I would not have figured this out myself.  I did not know that the entire battery compartment had a hinge that would swivel. I can now get the head pointing down and it fits perfectly in the platform case.

Was this somewhere in the directions that came with the light?  And if not, it might be something M-Edge could add to their directions.


----------



## joangolfing (Sep 12, 2010)

I just reread the directions that came with my e-light.  Now that I know how to do it, this information is in the directions. But either the pictures or the words used didn't get the message across to me.  Your words, "pivot the entire battery compartment..." made the process clear to me.


----------



## jaimee83 (Sep 2, 2009)

I bought the light with the M Edge platform and have carried it 1/2 way around the world.  I might have used the light once BUT its always there if I want it.  Fits perfectly as the case is designed to hold it.


----------



## TabbyMom (Dec 16, 2010)

M-edge has a video of how to do this with several of their cases.  I'm not sure if it is on the page with the platform jacket or not but that is where i saw how to 'work it'.


----------



## BlondeStylus (Jan 28, 2011)

Take the light out and look where the base snaps into the actual body of the light.  If you pull it out a bit it swivels so you can change the light direction from up to down and store it that way.  It took me a few days to realize it does this, but it's very easy to do once you figure it out.


----------



## [email protected] (Nov 28, 2010)

We have posted a video of the e-Luminator Booklight on our products page. I hope this better demonstrates the full functionality of the light.
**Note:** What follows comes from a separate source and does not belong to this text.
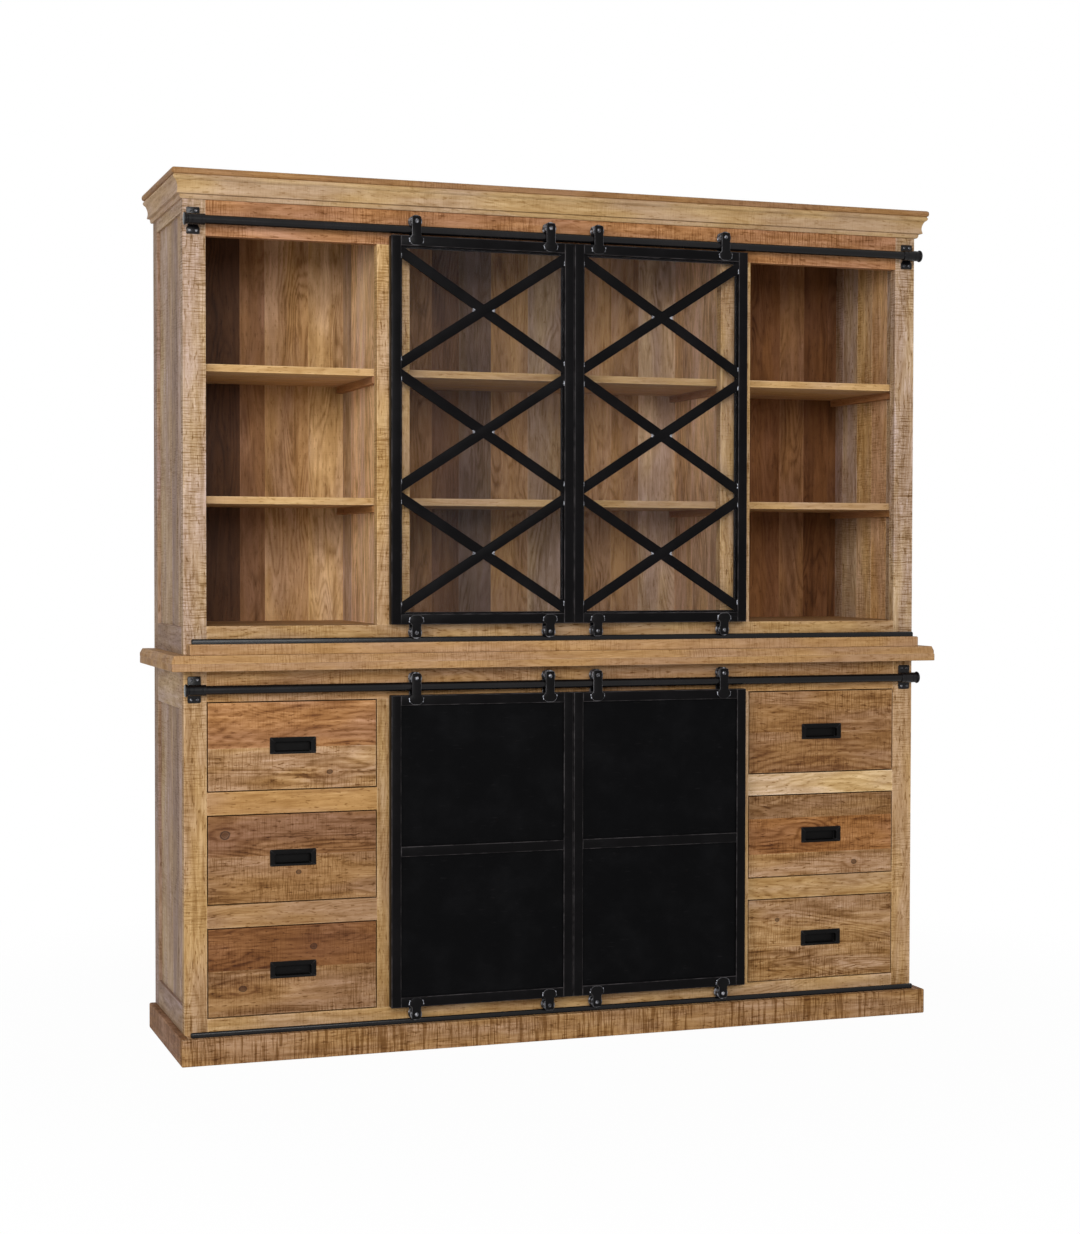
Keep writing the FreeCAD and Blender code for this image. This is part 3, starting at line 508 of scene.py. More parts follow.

http://www.medgestore.com/products/nook-eluminator2.psp


----------



## Barbiedull (Jul 13, 2010)

gregruns said:


> M-Edge products are generally poorly constructed and don't last, and a bit "behind the times" as far as looks and not competitively priced. Just my opinion.


Wow, that's a very broad statement. I've had quite a few m-edge covers for k2 and Dx. They are very nice products. I have gotten very good prices direct through M-edge with their promo codes. Just my opinion also!  I think they are the only company that markets a cover and light that work together so well.


----------



## RiddleMeThis (Sep 15, 2009)

According to you. Find me another cover that doesn't use corners or hinges. That has a built in type light and cost me less than $50 shipped. 

I believe Ill be waiting here for a WHILE.


----------



## Betsy the Quilter (Oct 27, 2008)

Riddlemethis and Gregruns, I'm letting your initial posts where you each expressed your opinions of the product stand and have removed the rest. The back and forth between the two of you is not advancing the conversation here, please take it outside the thread if you want to continue.

Thanks.

Betsy
Accessories Moderator


----------